## Begin
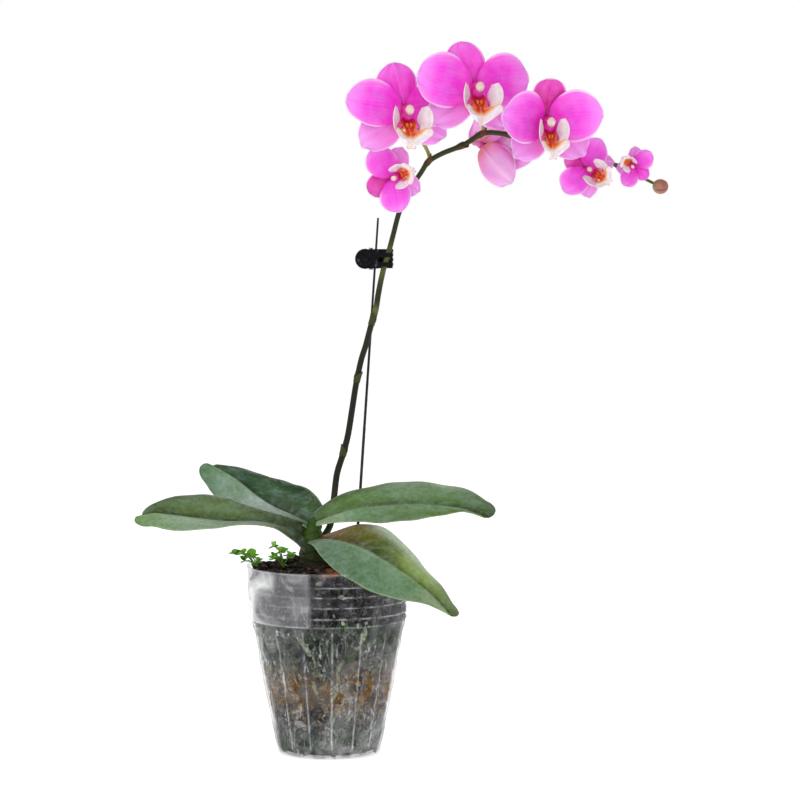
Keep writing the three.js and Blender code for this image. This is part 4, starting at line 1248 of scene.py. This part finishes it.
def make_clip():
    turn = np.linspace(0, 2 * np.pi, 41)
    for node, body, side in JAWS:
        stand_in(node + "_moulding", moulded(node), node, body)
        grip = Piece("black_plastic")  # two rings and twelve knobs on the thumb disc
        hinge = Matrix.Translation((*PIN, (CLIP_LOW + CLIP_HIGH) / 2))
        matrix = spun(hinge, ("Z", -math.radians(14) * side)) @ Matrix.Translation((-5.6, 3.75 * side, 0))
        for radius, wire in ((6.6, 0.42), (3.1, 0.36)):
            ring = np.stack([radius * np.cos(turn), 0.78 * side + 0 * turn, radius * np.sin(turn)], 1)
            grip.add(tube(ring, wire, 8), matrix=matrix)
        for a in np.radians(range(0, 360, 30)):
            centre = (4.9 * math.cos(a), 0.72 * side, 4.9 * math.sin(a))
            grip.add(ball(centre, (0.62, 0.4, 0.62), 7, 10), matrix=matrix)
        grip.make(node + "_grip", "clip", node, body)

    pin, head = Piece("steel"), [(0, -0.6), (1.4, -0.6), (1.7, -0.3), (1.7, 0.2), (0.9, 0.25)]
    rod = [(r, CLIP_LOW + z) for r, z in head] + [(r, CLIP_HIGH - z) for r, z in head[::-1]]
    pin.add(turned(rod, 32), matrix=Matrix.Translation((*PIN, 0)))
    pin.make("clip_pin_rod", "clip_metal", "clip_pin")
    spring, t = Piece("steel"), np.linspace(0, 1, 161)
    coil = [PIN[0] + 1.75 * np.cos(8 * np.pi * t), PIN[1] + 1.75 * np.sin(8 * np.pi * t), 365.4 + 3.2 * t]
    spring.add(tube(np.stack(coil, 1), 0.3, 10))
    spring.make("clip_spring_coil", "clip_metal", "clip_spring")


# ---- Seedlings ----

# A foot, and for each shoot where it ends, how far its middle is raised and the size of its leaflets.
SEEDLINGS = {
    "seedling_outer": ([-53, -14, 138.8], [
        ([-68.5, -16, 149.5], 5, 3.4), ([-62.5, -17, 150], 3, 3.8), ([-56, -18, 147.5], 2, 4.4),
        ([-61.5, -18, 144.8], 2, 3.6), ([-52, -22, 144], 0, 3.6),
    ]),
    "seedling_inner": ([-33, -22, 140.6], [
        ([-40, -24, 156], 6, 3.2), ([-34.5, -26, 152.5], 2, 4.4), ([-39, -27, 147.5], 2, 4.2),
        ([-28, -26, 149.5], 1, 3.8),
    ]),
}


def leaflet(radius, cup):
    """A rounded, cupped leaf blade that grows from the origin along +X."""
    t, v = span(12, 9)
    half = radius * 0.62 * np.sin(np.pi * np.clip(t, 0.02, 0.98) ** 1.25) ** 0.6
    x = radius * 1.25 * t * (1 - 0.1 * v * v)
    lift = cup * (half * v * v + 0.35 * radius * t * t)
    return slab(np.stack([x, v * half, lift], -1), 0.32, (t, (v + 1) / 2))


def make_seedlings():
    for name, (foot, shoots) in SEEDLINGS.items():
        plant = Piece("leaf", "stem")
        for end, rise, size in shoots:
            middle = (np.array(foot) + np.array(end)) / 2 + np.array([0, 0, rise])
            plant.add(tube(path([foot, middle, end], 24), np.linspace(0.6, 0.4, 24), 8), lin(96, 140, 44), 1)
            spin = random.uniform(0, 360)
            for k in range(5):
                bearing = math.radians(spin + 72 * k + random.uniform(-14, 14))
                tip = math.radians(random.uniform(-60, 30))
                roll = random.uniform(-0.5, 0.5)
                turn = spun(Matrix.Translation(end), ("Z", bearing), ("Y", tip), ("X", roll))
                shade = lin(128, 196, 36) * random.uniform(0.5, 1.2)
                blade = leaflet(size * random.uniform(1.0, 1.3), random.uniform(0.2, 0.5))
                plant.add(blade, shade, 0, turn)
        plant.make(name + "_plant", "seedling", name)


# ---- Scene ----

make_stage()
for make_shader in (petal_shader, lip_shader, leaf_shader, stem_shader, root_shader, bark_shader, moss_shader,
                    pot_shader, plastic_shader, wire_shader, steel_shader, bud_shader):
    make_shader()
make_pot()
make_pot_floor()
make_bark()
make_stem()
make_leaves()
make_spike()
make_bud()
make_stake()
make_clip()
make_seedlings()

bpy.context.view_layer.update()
## End
# TASK REQUIREMENTS:
Set down all of the data above, word for word.

# ANSWER TO THE PROBLEM:
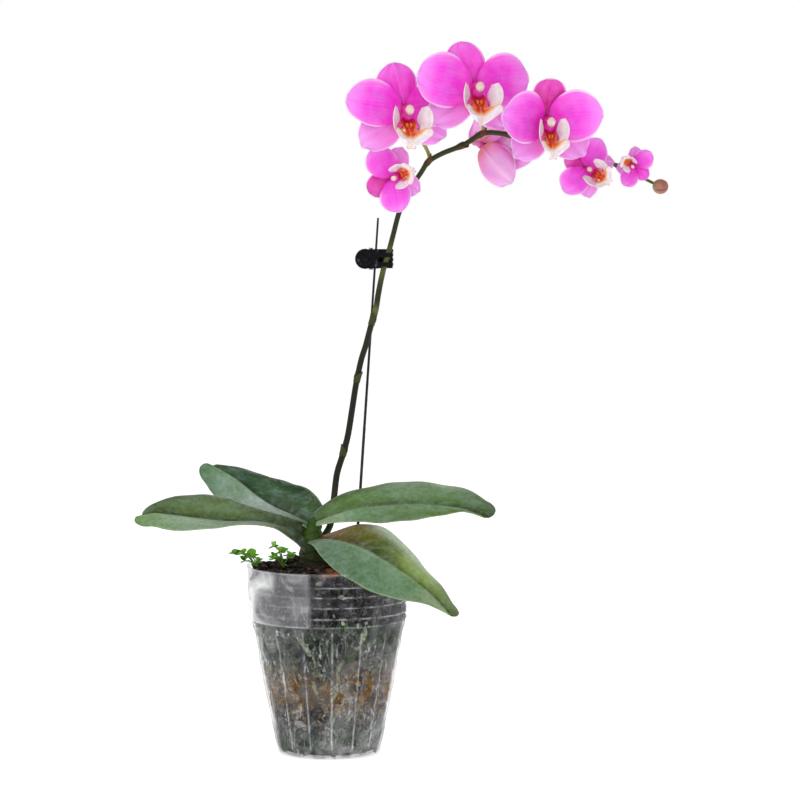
Keep writing the three.js and Blender code for this image. This is part 4, starting at line 1248 of scene.py. This part finishes it.
def make_clip():
    turn = np.linspace(0, 2 * np.pi, 41)
    for node, body, side in JAWS:
        stand_in(node + "_moulding", moulded(node), node, body)
        grip = Piece("black_plastic")  # two rings and twelve knobs on the thumb disc
        hinge = Matrix.Translation((*PIN, (CLIP_LOW + CLIP_HIGH) / 2))
        matrix = spun(hinge, ("Z", -math.radians(14) * side)) @ Matrix.Translation((-5.6, 3.75 * side, 0))
        for radius, wire in ((6.6, 0.42), (3.1, 0.36)):
            ring = np.stack([radius * np.cos(turn), 0.78 * side + 0 * turn, radius * np.sin(turn)], 1)
            grip.add(tube(ring, wire, 8), matrix=matrix)
        for a in np.radians(range(0, 360, 30)):
            centre = (4.9 * math.cos(a), 0.72 * side, 4.9 * math.sin(a))
            grip.add(ball(centre, (0.62, 0.4, 0.62), 7, 10), matrix=matrix)
        grip.make(node + "_grip", "clip", node, body)

    pin, head = Piece("steel"), [(0, -0.6), (1.4, -0.6), (1.7, -0.3), (1.7, 0.2), (0.9, 0.25)]
    rod = [(r, CLIP_LOW + z) for r, z in head] + [(r, CLIP_HIGH - z) for r, z in head[::-1]]
    pin.add(turned(rod, 32), matrix=Matrix.Translation((*PIN, 0)))
    pin.make("clip_pin_rod", "clip_metal", "clip_pin")
    spring, t = Piece("steel"), np.linspace(0, 1, 161)
    coil = [PIN[0] + 1.75 * np.cos(8 * np.pi * t), PIN[1] + 1.75 * np.sin(8 * np.pi * t), 365.4 + 3.2 * t]
    spring.add(tube(np.stack(coil, 1), 0.3, 10))
    spring.make("clip_spring_coil", "clip_metal", "clip_spring")


# ---- Seedlings ----

# A foot, and for each shoot where it ends, how far its middle is raised and the size of its leaflets.
SEEDLINGS = {
    "seedling_outer": ([-53, -14, 138.8], [
        ([-68.5, -16, 149.5], 5, 3.4), ([-62.5, -17, 150], 3, 3.8), ([-56, -18, 147.5], 2, 4.4),
        ([-61.5, -18, 144.8], 2, 3.6), ([-52, -22, 144], 0, 3.6),
    ]),
    "seedling_inner": ([-33, -22, 140.6], [
        ([-40, -24, 156], 6, 3.2), ([-34.5, -26, 152.5], 2, 4.4), ([-39, -27, 147.5], 2, 4.2),
        ([-28, -26, 149.5], 1, 3.8),
    ]),
}


def leaflet(radius, cup):
    """A rounded, cupped leaf blade that grows from the origin along +X."""
    t, v = span(12, 9)
    half = radius * 0.62 * np.sin(np.pi * np.clip(t, 0.02, 0.98) ** 1.25) ** 0.6
    x = radius * 1.25 * t * (1 - 0.1 * v * v)
    lift = cup * (half * v * v + 0.35 * radius * t * t)
    return slab(np.stack([x, v * half, lift], -1), 0.32, (t, (v + 1) / 2))


def make_seedlings():
    for name, (foot, shoots) in SEEDLINGS.items():
        plant = Piece("leaf", "stem")
        for end, rise, size in shoots:
            middle = (np.array(foot) + np.array(end)) / 2 + np.array([0, 0, rise])
            plant.add(tube(path([foot, middle, end], 24), np.linspace(0.6, 0.4, 24), 8), lin(96, 140, 44), 1)
            spin = random.uniform(0, 360)
            for k in range(5):
                bearing = math.radians(spin + 72 * k + random.uniform(-14, 14))
                tip = math.radians(random.uniform(-60, 30))
                roll = random.uniform(-0.5, 0.5)
                turn = spun(Matrix.Translation(end), ("Z", bearing), ("Y", tip), ("X", roll))
                shade = lin(128, 196, 36) * random.uniform(0.5, 1.2)
                blade = leaflet(size * random.uniform(1.0, 1.3), random.uniform(0.2, 0.5))
                plant.add(blade, shade, 0, turn)
        plant.make(name + "_plant", "seedling", name)


# ---- Scene ----

make_stage()
for make_shader in (petal_shader, lip_shader, leaf_shader, stem_shader, root_shader, bark_shader, moss_shader,
                    pot_shader, plastic_shader, wire_shader, steel_shader, bud_shader):
    make_shader()
make_pot()
make_pot_floor()
make_bark()
make_stem()
make_leaves()
make_spike()
make_bud()
make_stake()
make_clip()
make_seedlings()

bpy.context.view_layer.update()